The system of legal protection has been explored in this chapter through the narrow lens of detainments in jail. Notwithstanding the experiences of all those whose legal protection was questioned but who were not sentenced or even detained, the symbolic value of detentions and sentences to houses of corrections should not be undervalued. Being apprehended by state officials could cut deep into people’s intimate lives. Children were separated from their caregivers and couples were split up and sent to different counties. People’s survival strategies were affected. Encountering the highest police authorities, and spending time, sometimes weeks, in jail, the detainees were interrogated in the castle concerning their identities, belongings and legal protection. Vagrancy policing, and thus compulsory service practices, was central to everyday nation- and state-building.
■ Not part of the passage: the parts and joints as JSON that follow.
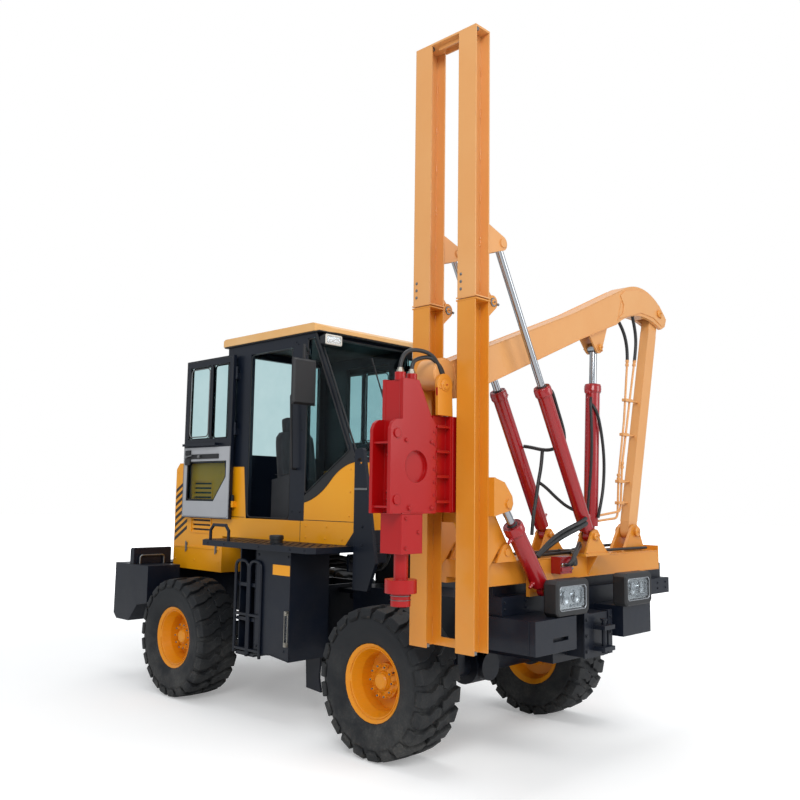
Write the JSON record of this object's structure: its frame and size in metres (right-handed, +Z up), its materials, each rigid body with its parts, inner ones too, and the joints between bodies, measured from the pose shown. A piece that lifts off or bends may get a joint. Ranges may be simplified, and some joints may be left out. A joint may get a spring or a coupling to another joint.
{
  "type": "pile driver rig",
  "caption": "Articulated four-wheel pile driver rig: enclosed cab, folding twin-column mast on its right side, drop carriage with vibratory hammer, boom and side-shift deck.",
  "frame": {"origin": "centre of the bounding box on the ground", "axes": "+X is the driving direction, +Y the left side of the machine, +Z up"},
  "size_m": [5.11, 3.607, 5.045],
  "materials": {
    "frame_navy": "satin dark navy chassis paint",
    "body_yellow": "semi-gloss yellow body paint",
    "arm_orange": "semi-gloss orange-yellow paint on arm, deck and mast",
    "cylinder_red": "gloss red paint",
    "rim_orange": "semi-gloss orange-yellow wheel paint",
    "rod_chrome": "hard-chromed, polished",
    "tyre_black": "black moulded rubber",
    "glass_teal": "tinted blue-green glazing",
    "trim_black": "black textured plastic",
    "seat_black": "black woven seat cloth",
    "door_grey": "pale grey door paint",
    "hammer_red": "semi-gloss red paint",
    "lamp_body": "dark lamp housing"
  },
  "bodies": {
    "rear_chassis": {"rear_frame": "frame_navy", "rear_axle": "frame_navy", "counterweight": "frame_navy", "rear_fenders": "frame_navy", "engine_block": "frame_navy", "hood": "body_yellow", "radiator_guard": "trim_black", "side_platforms": "frame_navy", "guard_posts": "frame_navy", "grab_rails": "frame_navy", "cab_frame": "frame_navy", "cab_skirt": "body_yellow", "cab_roof": "body_yellow", "cab_glass": "glass_teal", "seat": "seat_black", "controls": "trim_black", "mirrors": "trim_black", "work_lamps": "lamp_body"},
    "front_chassis": {"front_frame": "frame_navy", "front_axle": "frame_navy", "headlights": "lamp_body", "slide_base": "frame_navy"},
    "deck_body": {"deck": "arm_orange", "valve_block": "cylinder_red"},
    "mast_body": {"mast_lower": "arm_orange"},
    "mast_top": {"mast_upper": "arm_orange"},
    "hammer_body": {"carriage": "hammer_red", "hammer": "hammer_red"},
    "post_body": {"post": "arm_orange"},
    "boom_body": {"boom": "arm_orange"},
    "lift_barrel_body": {"lift_barrel": "cylinder_red"},
    "lift_rod_body": {"lift_rod": "rod_chrome"},
    "fold_barrel_body": {"fold_barrels": "cylinder_red"},
    "fold_rod_body": {"fold_rods": "rod_chrome"},
    "tilt_barrel_body": {"tilt_barrel": "cylinder_red"},
    "tilt_rod_body": {"tilt_rod": "rod_chrome"},
    "right_door": {"door_right": "frame_navy", "door_right_glass": "glass_teal"},
    "left_door": {"door_left": "frame_navy", "door_left_glass": "glass_teal"},
    "wheel_front_right": {"tyre_front_right": "tyre_black", "rim_front_right": "rim_orange"},
    "wheel_front_left": {"tyre_front_left": "tyre_black", "rim_front_left": "rim_orange"},
    "wheel_rear_right": {"tyre_rear_right": "tyre_black", "rim_rear_right": "rim_orange"},
    "wheel_rear_left": {"tyre_rear_left": "tyre_black", "rim_rear_left": "rim_orange"}
  },
  "joints": [
    {"name": "articulation", "type": "hinge", "parent": "rear_chassis", "child": "front_chassis", "pos_m": [-0.015, 0.0685, 0.74], "axis": [0, 0, 1], "range_deg": [-30, 30]},
    {"name": "side_shift", "type": "slide", "parent": "front_chassis", "child": "deck_body", "axis": [0, 1, 0], "range_m": [-0.15, 0.18]},
    {"name": "mast_tilt", "type": "hinge", "parent": "deck_body", "child": "mast_body", "pos_m": [2.098, -0.8315, 1.51], "axis": [1, 0, 0], "range_deg": [-3, 3]},
    {"name": "mast_fold", "type": "hinge", "parent": "mast_body", "child": "mast_top", "pos_m": [2.098, -1.0065, 3.17], "axis": [1, 0, 0], "range_deg": [-75, 0]},
    {"name": "hammer_slide", "type": "slide", "parent": "mast_body", "child": "hammer_body", "axis": [0, 0, 1], "range_m": [-0.5, 1.2]},
    {"name": "post_swing", "type": "hinge", "parent": "deck_body", "child": "post_body", "pos_m": [2.098, 1.1765, 1.6], "axis": [1, 0, 0], "range_deg": [-7.05, 3.05]},
    {"name": "boom_lift", "type": "hinge", "parent": "post_body", "child": "boom_body", "pos_m": [2.098, 1.6435, 3.55], "axis": [1, 0, 0], "range_deg": [-17.25, 7.31]},
    {"name": "lift_barrel_swing", "type": "hinge", "parent": "deck_body", "child": "lift_barrel_body", "pos_m": [2.098, 0.5835, 1.58], "axis": [1, 0, 0], "range_deg": [-3.03, 1.38]},
    {"name": "lift_rod_slide", "type": "slide", "parent": "lift_barrel_body", "child": "lift_rod_body", "axis": [0, 0.049, 0.9988], "range_m": [-0.1578, 0.3745]},
    {"name": "fold_barrel_swing", "type": "hinge", "parent": "deck_body", "child": "fold_barrel_body", "pos_m": [2.098, 0.2285, 1.59], "axis": [1, 0, 0], "range_deg": [-5.33, 0.2]},
    {"name": "fold_rod_slide", "type": "slide", "parent": "fold_barrel_body", "child": "fold_rod_body", "axis": [0, -0.4901, 0.8717], "range_m": [-0.5324, 0.003]},
    {"name": "tilt_barrel_swing", "type": "hinge", "parent": "deck_body", "child": "tilt_barrel_body", "pos_m": [2.365, -0.4735, 1.24], "axis": [1, 0, 0], "range_deg": [-1.36, 1.36]},
    {"name": "tilt_rod_slide", "type": "slide", "parent": "tilt_barrel_body", "child": "tilt_rod_body", "axis": [0, -0.6115, 0.7912], "range_m": [-0.0072, 0.0072]},
    {"name": "spin_front_right", "type": "hinge", "parent": "front_chassis", "child": "wheel_front_right", "pos_m": [1.305, -0.8965, 0.5375], "axis": [0, 1, 0], "continuous": true},
    {"name": "spin_front_left", "type": "hinge", "parent": "front_chassis", "child": "wheel_front_left", "pos_m": [1.305, 1.0335, 0.5375], "axis": [0, 1, 0], "continuous": true},
    {"name": "spin_rear_right", "type": "hinge", "parent": "rear_chassis", "child": "wheel_rear_right", "pos_m": [-1.345, -0.8965, 0.5375], "axis": [0, 1, 0], "continuous": true},
    {"name": "spin_rear_left", "type": "hinge", "parent": "rear_chassis", "child": "wheel_rear_left", "pos_m": [-1.345, 1.0335, 0.5375], "axis": [0, 1, 0], "continuous": true},
    {"name": "door_right_hinge", "type": "hinge", "parent": "rear_chassis", "child": "right_door", "pos_m": [-1.12, -0.6165, 2.42], "axis": [0, 0, 1], "range_deg": [0, 180]},
    {"name": "door_left_hinge", "type": "hinge", "parent": "rear_chassis", "child": "left_door", "pos_m": [-1.12, 0.7535, 2.42], "axis": [0, 0, 1], "range_deg": [0, 170]}
  ],
  "couplings": [
    {"joint": "post_swing", "follows": "hammer_slide", "rad_per_m": -0.09964},
    {"joint": "boom_lift", "follows": "hammer_slide", "rad_per_m": -0.24803},
    {"joint": "lift_barrel_swing", "follows": "hammer_slide", "rad_per_m": -0.0412},
    {"joint": "lift_rod_slide", "follows": "hammer_slide", "ratio": 0.30961},
    {"joint": "fold_barrel_swing", "follows": "mast_fold", "ratio": 0.06838},
    {"joint": "fold_rod_slide", "follows": "mast_fold", "m_per_rad": 0.40446},
    {"joint": "tilt_barrel_swing", "follows": "mast_tilt", "ratio": 0.4199},
    {"joint": "tilt_rod_slide", "follows": "mast_tilt", "m_per_rad": 0.1181}
  ]
}
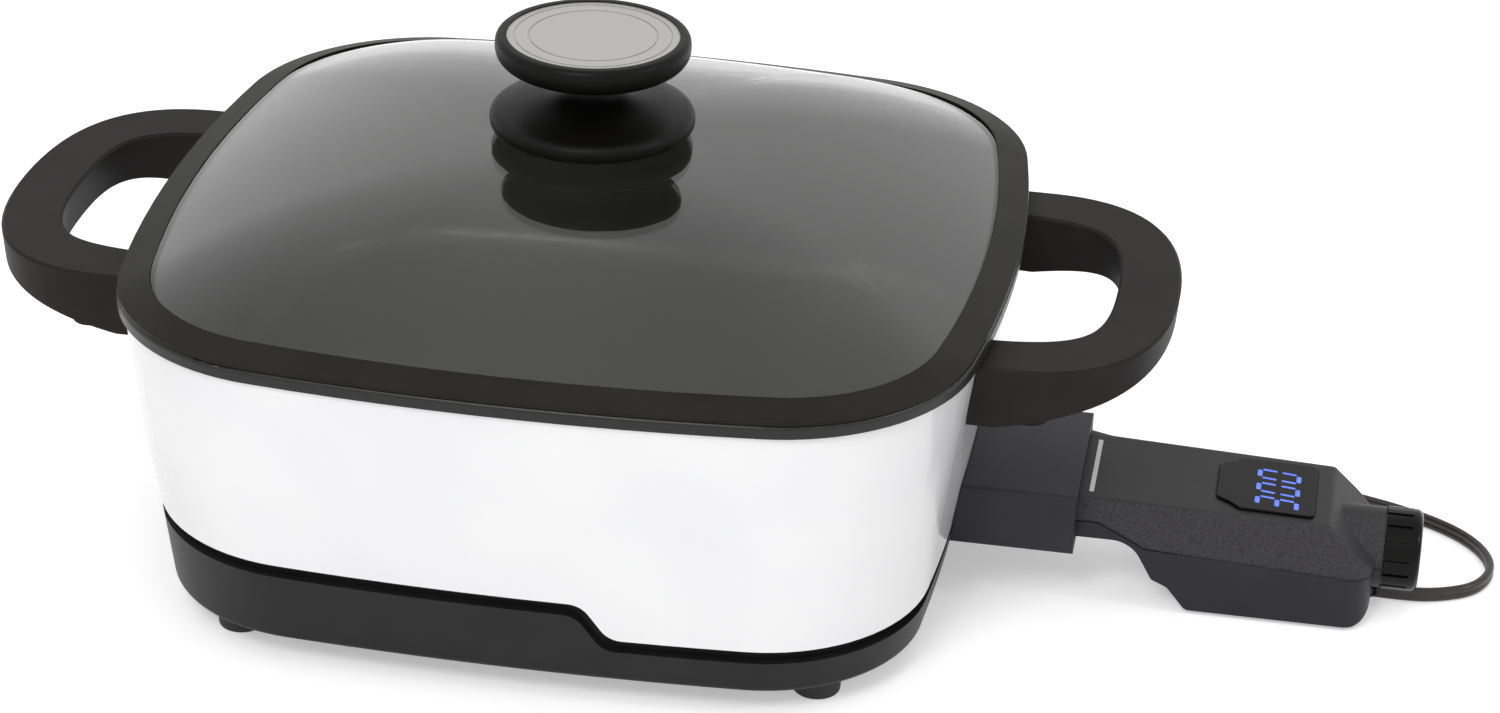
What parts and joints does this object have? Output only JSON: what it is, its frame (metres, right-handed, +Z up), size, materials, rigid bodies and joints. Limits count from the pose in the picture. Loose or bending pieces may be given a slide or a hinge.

Previous Swedish historical research has argued that ‘law-abiding’ and ‘work-willing’ people ran only a negligible risk of being sentenced. Was Brita Stina Åkerström aware of those odds, during her and her daughters’ three weeks in jail, or did she not consider herself work-willing? To reduce the system of legal protection to its ultimate consequence is to silence central aspects of the workings of class politics in a time of mass poverty. Brita Stina Åkerström manoeuvred in the system, but she was constrained by her poverty, by her status in society and by being an unwed mother. In recent years the concept of ‘agency’ has won momentum to describe the room for tactical manoeuvre among the labouring poor.1 E.g., Hitchcock et al., ‘Loose’, 511. While this perspective is laudable, a focus on ‘agency’ must not obscure the harsh class-based realities of compulsory service and the societies of which it was part. Otherwise, there is a risk that the ‘vagrant’ once again is transformed into the phantom of the work-shy sturdy beggar, who knowingly navigates between the systems of criminal justice and the laws of labour and vagrancy.
 
1      E.g., Hitchcock et al., ‘Loose’, 511. »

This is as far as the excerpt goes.